Il n’est pas le seul de cet avis, puisque la levée de boucliers d’une cinquantaine de citoyens a renvoyé les élus à leur table à dessin. La MRC a finalement commandé un cinquième rapport en quatre ans pour statuer sur l'avenir de l’ancienne gare du CP. L'option privilégiée est maintenant de conserver seulement la partie la plus ancienne datant de 1909.

Des exemples vertueux

L'ancienne gare de Saint-Bruno-de-Montarville.
L'ancienne gare de Saint-Bruno-de-Montarville est aujourd'hui un centre communautaire  Photo : Radio-Canada / Vincent Rességuier

À Saint-Bruno-de-Montarville, la mobilisation citoyenne a porté fruit, raconte Gaétan Boulet, ancien employé de la ville pendant 38 ans au service de la culture et des loisirs.
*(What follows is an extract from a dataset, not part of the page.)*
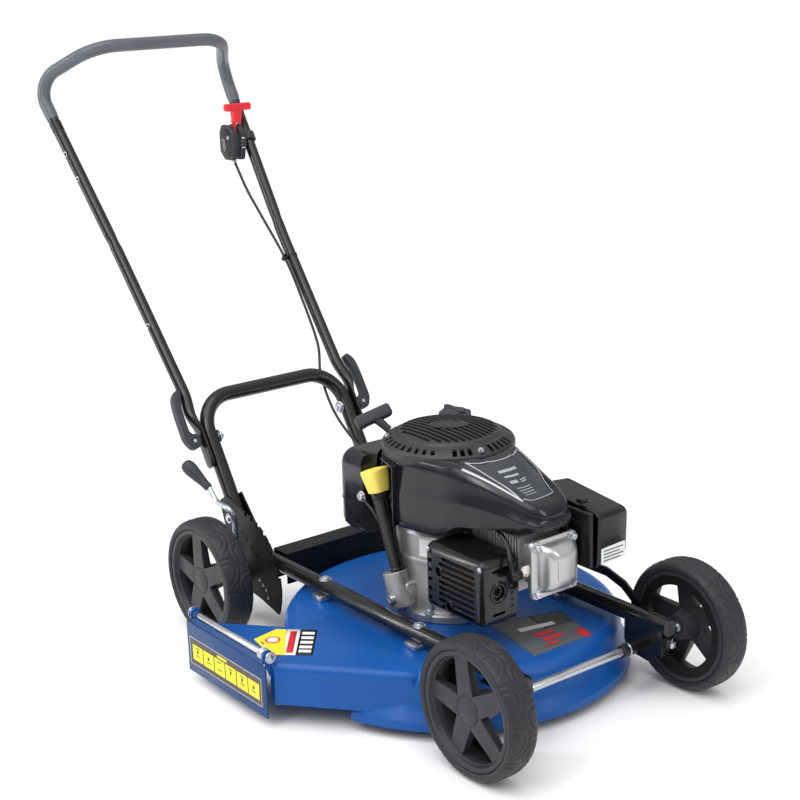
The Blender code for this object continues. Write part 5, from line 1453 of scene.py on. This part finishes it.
def ring_slot(turn, half, low, high):
    turn = radians(turn)
    way = Vector((cos(turn), sin(turn)))
    across = Vector((-way.y, way.x)) * half
    a, b = way * low, way * high
    ring = [a - across, b - across, b + across, a + across]
    return plate("vent", [(AXIS_X + p.x, p.y) for p in ring], "Z", 0.355, 0.385)


def build_tank():
    """Gloss black fuel tank behind the hood with its neck and lobed cap."""
    levels = [(0.214, 0.0120), (0.2155, 0.0060), (0.2200, 0.0020), (0.2280, 0.0)]
    levels += [(0.314 + 0.024 * sin(radians(a)), 0.022 * (1 - cos(radians(a)))) for a in range(0, 91, 10)]
    shape = bmesh.new()
    rings = []
    for z, inset in levels:
        low, high, near, far = -0.452 + inset, -0.290, -0.108 + inset, 0.118 - inset
        ring = rounded_outline([(low, near), (high, near - 0.003), (high, far), (low, far)], 0.030 - inset,
                               12)
        rings.append([shape.verts.new((x, y, z)) for x, y in ring])
    for one, two in zip(rings, rings[1:]):
        for k in range(len(one)):
            m = (k + 1) % len(one)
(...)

Ici, le train passe encore devant l'ancienne gare, mais il ne s'arrête plus depuis longtemps. Le fier édifice se trouve pourtant en très bon état.

Quand le Canadien National a abandonné sa liaison ferroviaire en 1988, une pétition a circulé pour forcer les élus à conserver la gare. 6000 signatures ont été recueillies.

Après négociations, le CN a cédé son édifice pour 1 $ symbolique. La gare a ensuite été déplacée de quelques centaines de mètres, en 1991, avant d'être rénovée pour moins de 400 000 $. À l’époque, la municipalité a pris sur elle de financer le chantier en contractant des emprunts.

C’est aujourd’hui un centre communautaire qui accueille 12 000 personnes par an, précise M. Boulet; je pense que la population en est très fière et en fait un usage de façon très régulière.

Gaétan Boulet.
Gaétan Boulet montre un téléphone d'aiguilleur de train qui a été conservé dans l'ancienne gare Photo : Radio-Canada / Vincent Rességuier

Dans les années 1980 et 1990, le transport ferroviaire de passagers a connu un déclin important. Depuis, plusieurs villes ont pris les devants et ont fait l’exercice de trouver une nouvelle vocation pour leurs vieilles gares, qui sont devenues, tour à tour, des espaces communautaires, des bureaux de tourisme ou des commerces. C’est le cas de gares à Hudson, Granby, Rivière-Rouge, Joliette ou Lachute, dont le plan est identique à la gare du CP à Shawinigan.

Quelques exemples parmi d’autres et, selon l'historien Claude Martel, l’un des plus remarquables demeure celui de Lyster, dans le Centre-du-Québec.

La petite municipalité a des moyens limités, mais cela ne l’a pas empêchée de prendre en main les rénovations. L'ancienne station accueille désormais un café-étape sur la piste cyclable qui suit le tracé de la défunte voie ferrée. Une configuration que l’on retrouve d’ailleurs dans différentes régions. Par exemple, le P’tit train du Nord, circuit cyclable sur lequel on peut admirer la charmante gare de Piémont, reconstruite selon les plans de l'époque.

C'est le cas aussi à Granby, où les anciennes installations du CN ont été transformées en commerces et en bureau touristique. Les cyclistes peuvent emprunter le tracé du chemin de fer qui longeait en partie la rivière Yamaska.

La valeur patrimoniale des gares

La gare de Saint-Bruno-de-Montarville
La gare de Saint-Bruno-de-Montarville lorsqu'elle était encore en fonction Photo : Source: Collection de l’Institut de recherche sur l’histoire des chemins de fer au Québec

La plupart des gares québécoises ont été conçues à la fin du 19e siècle et au début du 20e. Nombre d’entre elles sont inspirées du courant architectural Arts and Crafts (Arts et Métiers), rappelle Claude Martel, qui intègre des éléments rappelant la campagne britannique.

Un mouvement qui a pris racine à l’époque victorienne, dont le style architectural est réputé pour ses ornementations très, très garnies.

On a des plans, on a des photos en quantité, alors on pourrait très facilement restaurer et sans avoir des frais trop élevés, soutient l’historien, qui rêve d’une stratégie pour les gares à l’image des deux programmes québécois instaurés pour préserver le patrimoine religieux. En 2023, Québec a investi 35 M$ dans 123 projets.